Sonntag, 1. Mai 2016

Frauen aller Länder!

Eine Pilgergruppe aus der Schweiz will 1000 Kilometer von St. Gallen nach Rom gehen, um, mit oder ohne Audienz beim Papst, auf ihr Anliegen aufmerksam zu machen: Männer sollen künftig nicht mehr ohne Frauen über die Aufgabe und Rolle der Frauen in der Kirche entscheiden. [Fundstelle] Der Ortsbischof unterstützt das Anliegen. Beginn der Unternehmung wird am 2. Mai, also am Anfang des sogenannten Marienmonats, sein. Das passt!

Mitpilgern kann ich aus persönlichen Gründen, so sehr es mich reizen würde, leider nicht. Aber ich wünsche der Gruppe viel Erfolg! Die Aktion ist im Grunde überfällig: Alte, oft schon greisenhafte, starrköpfige Männer im Vatikan und anderswo beschließen über die Frauen, die Mehrheit unter den Gläubigen, so wie es im Patriarchat halt immer war. Aber die Zeit des Patriarchats und des Mittelalters ist lange vorbei, was die Kirche erst noch zur Kenntnis nehmen muss.

Ihr Frauen, zieht so lange um den Vatikan herum, immer wieder und immer wieder, bis seine Mauern, wie schon weiland die Mauern von Jericho, in sich zusammenstürzen. Spätestens dann wird man euch Gehör schenken!

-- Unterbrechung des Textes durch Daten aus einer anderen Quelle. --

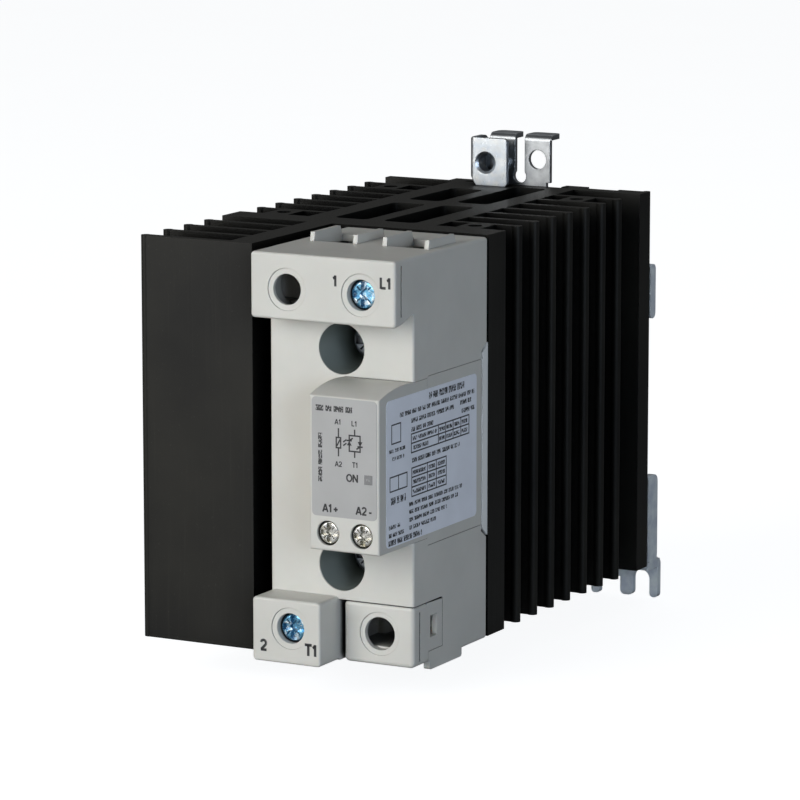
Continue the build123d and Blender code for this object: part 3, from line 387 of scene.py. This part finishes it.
# ---- printing -------------------------------------------------------------------------------
class Sheet:
    """A flat place to print on: u runs to the right and v downwards from its top left corner."""

    def __init__(self, corner, along, outward):
        self.corner = Vector(corner)
        self.along = Vector(along)
        self.outward = Vector(outward)

    def point(self, u, v, lift):
        down = Vector((0, 0, -1))
        return self.corner + self.along * u * MM + down * v * MM + self.outward * lift


def piece(name, mesh, material):
    """Wrap a mesh as a piece that rides with the fixed body."""
    mesh.materials.clear()
    mesh.materials.append(material)
    made = bpy.data.objects.new(name, mesh)
    bpy.context.scene.collection.objects.link(made)
    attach(made, BODY)
    return made


def strokes(name, sheet, shapes, material, lift=PRINT):
    """Thin closed prisms over a list of outlines given in u and v millimetres."""
    mesh = bpy.data.meshes.new(name)
    bm = bmesh.new()
    for outline in shapes:
        low = [bm.verts.new(sheet.point(u, v, -lift)) for u, v in outline]
        high = [bm.verts.new(sheet.point(u, v, lift)) for u, v in outline]
        bm.faces.new(high)
        bm.faces.new(low[::-1])
        for index in range(len(outline)):
            after = (index + 1) % len(outline)
            bm.faces.new((low[index], low[after], high[after], high[index]))
    bmesh.ops.recalc_face_normals(bm, faces=bm.faces)
    bm.to_mesh(mesh)
    bm.free()
    return piece(name, mesh, material)


def bar(u0, u1, v, height):
    """Horizontal bar centred on v."""
    return [(u0, v - height / 2), (u1, v - height / 2), (u1, v + height / 2), (u0, v + height / 2)]


def line(start, end, width):
    """Straight stroke between two points."""
    run = Vector((end[0] - start[0], end[1] - start[1]))
    side = Vector((-run.y, run.x)).normalized() * width / 2
    return [(start[0] + side.x, start[1] + side.y), (end[0] + side.x, end[1] + side.y),
            (end[0] - side.x, end[1] - side.y), (start[0] - side.x, start[1] - side.y)]


def grid(u0, u1, v0, v1, columns, rows, width):
    """Ruled table: its frame, the columns' lines and the rows' lines."""
    shapes = [bar(u0 - width / 2, u1 + width / 2, v, width) for v in (v0, *rows, v1)]
    return shapes + [line((u, v0), (u, v1), width) for u in (u0, *columns, u1)]


def words(u0, u1, v, height, longest=4.2, gap=0.55):
    """A row of word-length bars."""
    shapes = []
    start = u0
    while start < u1 - 0.4:
        end = min(u1, start + random.uniform(1.2, longest))
        shapes.append(bar(start, end, v, height))
        start = end + gap
    return shapes


def arc(centre_x, centre_y, radius_x, radius_y, start, end, steps=12):
    """Points along an elliptical arc, angles in degrees."""
    angles = [math.radians(start + (end - start) * step / steps) for step in range(steps + 1)]
    return [(centre_x + radius_x * math.cos(a), centre_y + radius_y * math.sin(a)) for a in angles]


# Plain stroke characters one unit tall: advance width, then the paths of the pen.
GLYPHS = {
    " ": (0.22, []),
    "1": (0.44, [[(0.06, 0.72), (0.20, 0.78), (0.28, 0.92)], [(0.30, 0.0), (0.30, 1.0)]]),
    "2": (0.70, [arc(0.32, 0.68, 0.25, 0.25, 170, -40) + [(0.09, 0.09)],
                 [(0.04, 0.07), (0.62, 0.07)]]),
    "A": (0.82, [[(0.07, 0.0), (0.40, 0.97), (0.73, 0.0)], [(0.19, 0.30), (0.61, 0.30)]]),
    "L": (0.66, [[(0.12, 1.0), (0.12, 0.0)], [(0.12, 0.07), (0.60, 0.07)]]),
    "N": (0.82, [[(0.12, 0.0), (0.12, 1.0)], [(0.12, 0.95), (0.70, 0.05)],
                 [(0.70, 0.0), (0.70, 1.0)]]),
    "O": (0.90, [arc(0.45, 0.5, 0.35, 0.43, 0, 360, 20)]),
    "T": (0.70, [[(0.02, 0.93), (0.68, 0.93)], [(0.35, 0.0), (0.35, 0.93)]]),
    "+": (0.66, [[(0.06, 0.40), (0.60, 0.40)], [(0.33, 0.13), (0.33, 0.67)]]),
    "-": (0.44, [[(0.05, 0.36), (0.39, 0.36)]]),
}


def lettering(text, u, v, height, weight=MARK_WEIGHT):
    """Outlines of a terminal mark centred on (u, v), its characters height millimetres tall."""
    start = u - sum(GLYPHS[mark][0] for mark in text) * height / 2
    shapes = []
    for mark in text:
        width, paths = GLYPHS[mark]
        for path in paths:
            points = [(start + x * height, v + (0.5 - y) * height) for x, y in path]
            shapes += [line(a, b, weight * height) for a, b in zip(points, points[1:])]
        start += width * height
    return shapes


def label_sheets():
    """Printing surfaces of the two labels, from their boxes."""
    low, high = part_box("front_label")
    front = Sheet((low.x, low.y, high.z), (1, 0, 0), (0, -1, 0))
    low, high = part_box("side_label")
    side = Sheet((high.x, low.y, high.z), (0, 1, 0), (1, 0, 0))
    return front, side


def front_printing(sheet, black, fine):
    """Wiring symbol, indicator mark, control terminal marks and two lines of unreadable print."""
    pen = 0.33
    box_u, box_v, stem = (9.4, 12.1), (8.0, 11.5), 10.75
    shapes = [line((6.7, 6.6), (6.7, 8.7), pen), line((6.7, 11.0), (6.7, 12.9), pen)]
    shapes += grid(6.15, 7.25, 8.7, 11.0, (), (), pen)
    shapes.append(line((6.3, 10.6), (7.1, 9.1), pen))
    shapes += grid(*box_u, *box_v, (), (), pen)
    shapes += [line((stem, 6.6), (stem, box_v[0]), pen), line((stem, box_v[1]), (stem, 12.9), pen)]
    middle = sum(box_v) / 2
    for u, way in ((box_u[0], 1), (box_u[1], -1)):
        base_v = middle + 0.5 * way
        shapes.append([(u - 0.6, base_v), (u + 0.6, base_v), (u, middle - 0.55 * way)])
        shapes.append(bar(u - 0.65, u + 0.65, middle - 0.6 * way, pen))
        shapes.append(line((u, middle - 0.6 * way), (u + 0.9 * way, middle - 1.2 * way), pen))
    shapes += [line((7.9, v), (8.7, v - 0.6), pen) for v in (9.6, 10.4)]
    strokes("wiring_symbol", sheet, shapes, black)
    marks = []
    for text, u, v, height in (("A1", 6.5, 5.2, 1.2), ("L1", 10.6, 5.3, 1.2),
                               ("A2", 6.7, 14.6, 1.2), ("T1", 10.8, 14.5, 1.2)):
        marks += lettering(text, u, v, height, SMALL_MARK_WEIGHT)
    for text, u, v, height in (("ON", 10.1, 17.5, 1.75),
                               ("A1 +", 4.6, 24.7, 1.85),
                               ("A2 -", 13.0, 24.6, 1.85)):
        marks += lettering(text, u, v, height)
    strokes("label_marks", sheet, marks, black)
    rows = words(1.0, 10.2, 2.4, 1.3)
    rows += [line((2.1, v), (2.1, v + 3.3), 1.0) for v in (8.0, 11.8, 15.6)]
    strokes("front_fine_print", sheet, rows, fine)


def side_printing(sheet, black, fine):
    """Ruled tables and rows of unreadable fine print."""
    pen = 0.30      # everything here is in millimetres on the label
    tables = grid(11.6, 39.4, 9.0, 13.2, (24.5, 28.0, 31.6, 35.4), (11.1,), pen)
    tables += grid(11.8, 28.3, 16.7, 23.1, (19.2, 23.5), (18.8, 21.0), pen)
    tables += grid(2.4, 6.6, 5.6, 9.8, (), (), pen) + grid(1.6, 9.6, 17.2, 20.4, (5.6,), (), pen)
    strokes("label_tables", sheet, tables, black)
    rows = ((20, 37, 1.7, 1.5), (6.2, 42, 3.9, 1.0), (11.6, 32, 6.0, 1.0), (35, 40.5, 5.6, 1.0),
            (11.6, 22, 8.0, 1.0), (35.8, 42, 7.6, 1.0), (12.1, 23.8, 10.1, 0.9),
            (12.6, 20, 12.2, 0.9), (11.8, 34.8, 15.0, 1.0), (10.5, 36, 24.7, 0.9),
            (10.6, 34, 26.4, 0.9), (10.6, 28.6, 28.2, 0.9), (10.6, 23.4, 30.0, 0.9),
            (1.1, 6.3, 28.4, 0.9), (1.1, 8.1, 30.2, 0.9), (0.9, 16.6, 31.9, 1.2),
            (1.2, 9.6, 11.4, 0.8), (2.6, 8.2, 13.2, 0.8), (2.0, 9.0, 22.6, 1.6))
    shapes = []
    for u0, u1, v, height in rows:
        shapes += words(u0, u1, v, height)
    for u in (24.9, 28.4, 32.0, 35.8):
        shapes += [bar(u, u + 2.7, v, 0.9) for v in (10.1, 12.2)]
    for u0, u1 in ((12.3, 18.4), (19.8, 22.8), (24.2, 27.6)):
        shapes += [bar(u0, u1, v, 0.9) for v in (17.8, 19.9, 22.1)]
    strokes("label_fine_print", sheet, shapes, fine)


def block_marks(black):
    """Power terminal marks beside their screws, on the fronts of the terminal blocks."""
    face_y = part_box("housing_cover")[0].y
    for name, text, screw, across, up, height in (("mark_1", "1", "line_screw", -6.45, 2.8, 2.45),
                                                  ("mark_l1", "L1", "line_screw", 6.2, 3.1, 2.5),
                                                  ("mark_2", "2", "load_screw", -6.8, -4.4, 2.6),
                                                  ("mark_t1", "T1", "load_screw", 5.25, -4.4, 2.7)):
        low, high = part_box(screw)
        sheet = Sheet(((low.x + high.x) / 2, face_y, (low.z + high.z) / 2), (1, 0, 0), (0, -1, 0))
        shapes = lettering(text, across, -up, height, BLOCK_MARK_WEIGHT)
        strokes(name, sheet, shapes, black)


# ---- floor, lights and camera ---------------------------------------------------------------
def area_light(name, place, target, size, power, colour=(1, 1, 1)):
    data = bpy.data.lights.new(name, "AREA")
    data.shape = "RECTANGLE"
    data.size, data.size_y = size
    data.energy = power
    data.color = colour
    light = bpy.data.objects.new(name, data)
    light.location = place
    light.rotation_euler = (Vector(target) - Vector(place)).to_track_quat("-Z", "Y").to_euler()
    bpy.context.scene.collection.objects.link(light)
    return light


def seen_directly(tree):
    return tree.nodes.new("ShaderNodeLightPath").outputs["Is Camera Ray"]


def pale_floor(floor_z):
    """Large pale floor that looks bright to the camera but throws little light back."""
    look = Look("studio_floor")
    look.plug(look.mix(look.noise(60 * MM), (0.32, 0.32, 0.32), (0.36, 0.36, 0.36)), "Base Color")
    look.plug(look.spread(look.noise(90 * MM), 0.3, 0.7, 0.65, 0.8), "Roughness")
    look.plug((0.98, 0.99, 1.0, 1.0), "Emission Color")
    look.plug(look.math("MULTIPLY", seen_directly(look.tree), FLOOR_GLOW), "Emission Strength")
    mesh = bpy.data.meshes.new("studio_floor")
    half = 4.0
    corners = [(-half, -half), (half, -half), (half, half), (-half, half)]
    mesh.from_pydata([(x, y, floor_z) for x, y in corners], [], [(0, 1, 2, 3)])
    mesh.materials.append(look.material)
    floor = bpy.data.objects.new("studio_floor", mesh)
    bpy.context.scene.collection.objects.link(floor)


def surround():
    """Dim cool surround for the object, white behind it for the camera."""
    world = bpy.data.worlds.new("studio_world")
    world.use_nodes = True
    tree = world.node_tree
    background = tree.nodes["Background"]
    background.inputs["Color"].default_value = (0.94, 0.97, 1.0, 1.0)
    strength = tree.nodes.new("ShaderNodeMapRange")
    strength.inputs["To Min"].default_value = AMBIENT
    strength.inputs["To Max"].default_value = BACKDROP
    tree.links.new(seen_directly(tree), strength.inputs["Value"])
    tree.links.new(strength.outputs["Result"], background.inputs["Strength"])
    bpy.context.scene.world = world


def studio(centre, floor_z):
    """Pale floor, surround, a soft key from the front left and a weak cool fill from the right."""
    pale_floor(floor_z)
    surround()
    area_light("key", centre + Vector((-0.45, -1.10, 0.34)), centre, (0.8, 0.8), KEY_POWER,
               (1.0, 0.99, 0.965))
    housing_side = centre + Vector((0.035, -0.05, 0.01))
    fill = area_light("fill", centre + Vector((0.62, -0.62, 0.16)), housing_side, (0.35, 0.35),
                      FILL_POWER, (0.74, 0.85, 1.0))
    fill.data.spread = math.radians(50)
    area_light("back", centre + Vector((-0.1, 0.75, 0.9)), centre, (0.9, 0.4), BACK_POWER)


def camera(centre):
    """Camera at the matched direction and distance."""
    data = bpy.data.cameras.new("camera")
    data.lens = LENS
    data.clip_start = 0.05
    back = Vector((math.sin(AZIMUTH) * math.cos(ELEVATION),
                   -math.cos(AZIMUTH) * math.cos(ELEVATION),
                   math.sin(ELEVATION)))
    made = bpy.data.objects.new("camera", data)
    made.location = centre + AIM + back * DISTANCE
    made.rotation_euler = (-back).to_track_quat("-Z", "Y").to_euler()
    bpy.context.scene.collection.objects.link(made)
    bpy.context.scene.camera = made


# ---- springs --------------------------------------------------------------------------------
def shortening_springs():
    """A copy of the slider's springs with a mesh of its own, riding with the fixed body; the CAD
    node is hidden.
    """
    springs = nodes["slider_springs"].copy()
    springs.data = nodes["slider_springs"].data.copy()
    springs.name = "release_springs"
    bpy.context.scene.collection.objects.link(springs)
    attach(springs, BODY)
    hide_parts("slider_springs")
    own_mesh(springs)


def main():
    random.seed(4)
    dress_nodes()
    shortening_springs()
    black = ink("ink_black", INK)
    fine = ink("ink_fine_print", INK, paper=SIDE_FILM)
    front, side = label_sheets()
    front_printing(front, black, ink("ink_front_print", INK, paper=FRONT_FILM))
    side_printing(side, black, fine)
    block_marks(black)
    low, high = cad_box
    centre = (low + high) / 2
    studio(centre, low.z)
    camera(centre)
    bpy.context.scene.view_settings.view_transform = "Standard"


main()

Ach, ja, was ich noch sagen will: Wenn gar nichts hilft, dann, Frauen aller Länder, vereinigt euch und tretet gemeinsam aus der Kirche aus! (Passt irgendwie auch zum 1. Mai). Dann werden die männlichen Kirchenführer euch und euer Anliegen bestimmt wahrnehmen. Falls ihr dann Erfolg haben werdet, könnt ihr gerne wieder eintreten.